**What the task asks:** From the listing that follows, extract every line and set it down unaltered.

★ ★ ★ ★ ★

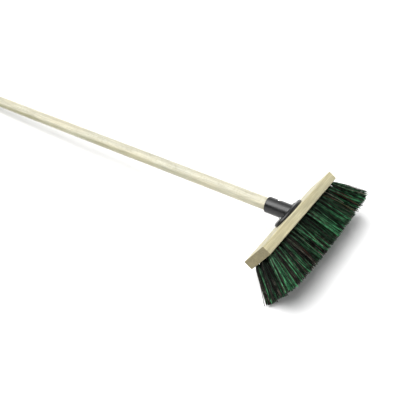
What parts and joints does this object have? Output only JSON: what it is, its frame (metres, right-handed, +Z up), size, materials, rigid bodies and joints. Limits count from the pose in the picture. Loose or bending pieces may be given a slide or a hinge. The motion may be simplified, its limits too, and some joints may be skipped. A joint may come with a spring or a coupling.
{
  "type": "push broom",
  "caption": "Push broom lying on the floor: wooden handle in a black plastic socket on a rectangular wooden block, with fanned mixed green and black bristles",
  "frame": {"origin": "on the floor, below the middle of the whole broom as it lies", "axes": "+X along the block, +Y from the head to the far end of the handle, +Z up"},
  "size_m": [0.3452, 1.5152, 0.1192],
  "materials": {
    "handle_wood": "planed, unvarnished",
    "block_wood": "sawn and sanded",
    "socket_plastic": "moulded satin",
    "screw_steel": "zinc plated",
    "anchor_steel": "bright strip",
    "fibre": "green synthetic filament mixed with black and brown natural fibre"
  },
  "bodies": {
    "root": {"handle": "handle_wood", "handle_socket": "socket_plastic", "handle_screw": "screw_steel", "flange_screws": "screw_steel", "block": "block_wood", "tuft_row_1": "fibre", "anchor_row_1": "anchor_steel", "tuft_row_2": "fibre", "anchor_row_2": "anchor_steel", "tuft_row_3": "fibre", "anchor_row_3": "anchor_steel", "tuft_row_4": "fibre", "anchor_row_4": "anchor_steel", "tuft_row_5": "fibre", "anchor_row_5": "anchor_steel"}
  },
  "joints": []
}
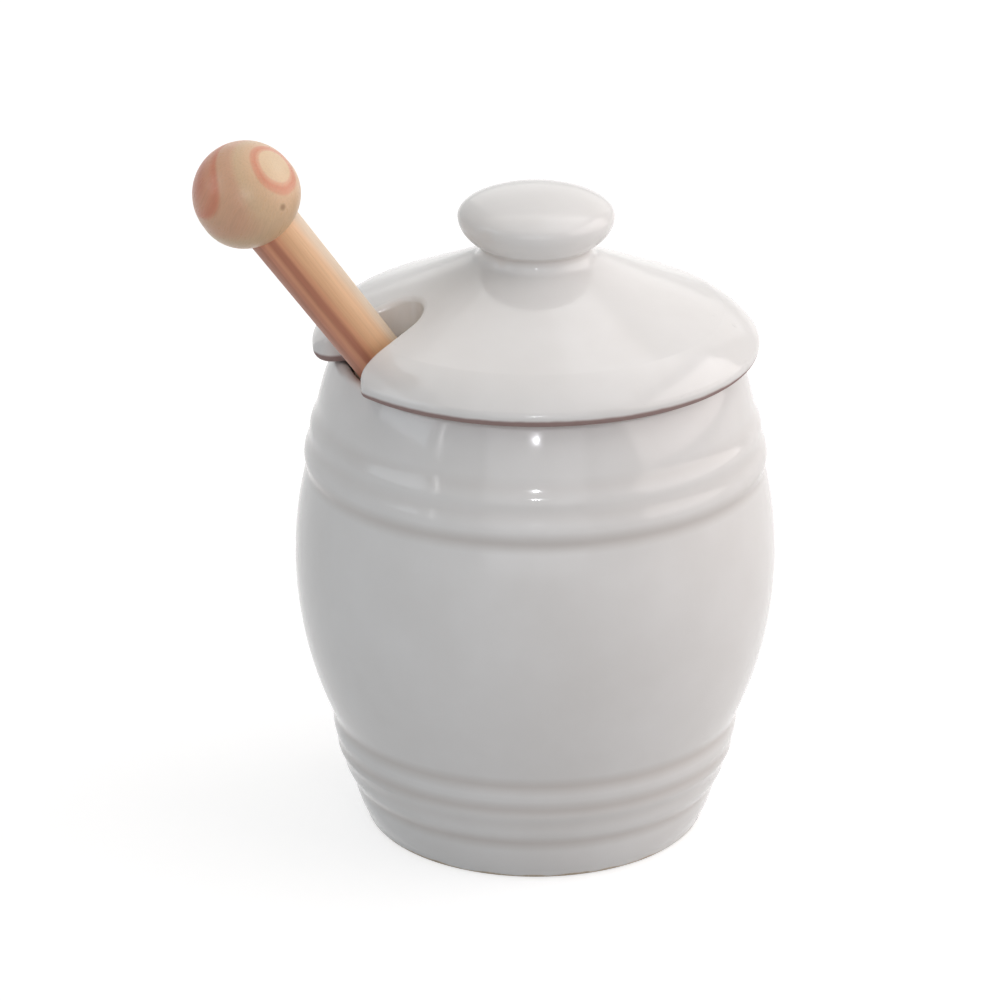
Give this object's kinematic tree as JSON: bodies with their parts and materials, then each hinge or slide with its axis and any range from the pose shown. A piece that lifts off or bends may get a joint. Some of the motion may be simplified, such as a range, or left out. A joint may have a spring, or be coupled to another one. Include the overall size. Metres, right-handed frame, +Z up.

★ ★ ★ ★ ★

**Written response:**
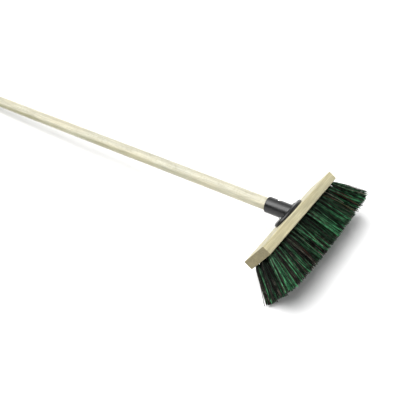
What parts and joints does this object have? Output only JSON: what it is, its frame (metres, right-handed, +Z up), size, materials, rigid bodies and joints. Limits count from the pose in the picture. Loose or bending pieces may be given a slide or a hinge. The motion may be simplified, its limits too, and some joints may be skipped. A joint may come with a spring or a coupling.
{
  "type": "push broom",
  "caption": "Push broom lying on the floor: wooden handle in a black plastic socket on a rectangular wooden block, with fanned mixed green and black bristles",
  "frame": {"origin": "on the floor, below the middle of the whole broom as it lies", "axes": "+X along the block, +Y from the head to the far end of the handle, +Z up"},
  "size_m": [0.3452, 1.5152, 0.1192],
  "materials": {
    "handle_wood": "planed, unvarnished",
    "block_wood": "sawn and sanded",
    "socket_plastic": "moulded satin",
    "screw_steel": "zinc plated",
    "anchor_steel": "bright strip",
    "fibre": "green synthetic filament mixed with black and brown natural fibre"
  },
  "bodies": {
    "root": {"handle": "handle_wood", "handle_socket": "socket_plastic", "handle_screw": "screw_steel", "flange_screws": "screw_steel", "block": "block_wood", "tuft_row_1": "fibre", "anchor_row_1": "anchor_steel", "tuft_row_2": "fibre", "anchor_row_2": "anchor_steel", "tuft_row_3": "fibre", "anchor_row_3": "anchor_steel", "tuft_row_4": "fibre", "anchor_row_4": "anchor_steel", "tuft_row_5": "fibre", "anchor_row_5": "anchor_steel"}
  },
  "joints": []
}
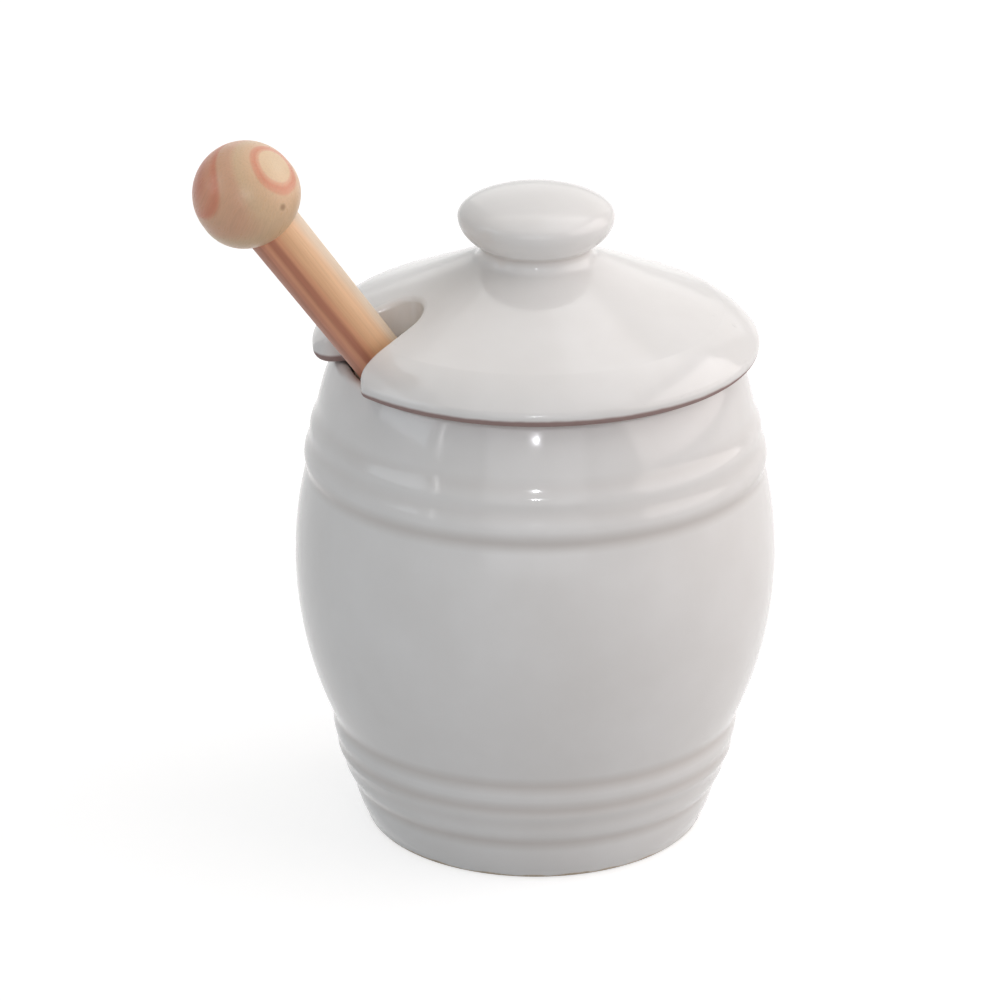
Give this object's kinematic tree as JSON: bodies with their parts and materials, then each hinge or slide with its axis and any range from the pose shown. A piece that lifts off or bends may get a joint. Some of the motion may be simplified, such as a range, or left out. A joint may have a spring, or be coupled to another one. Include the overall size. Metres, right-handed frame, +Z up.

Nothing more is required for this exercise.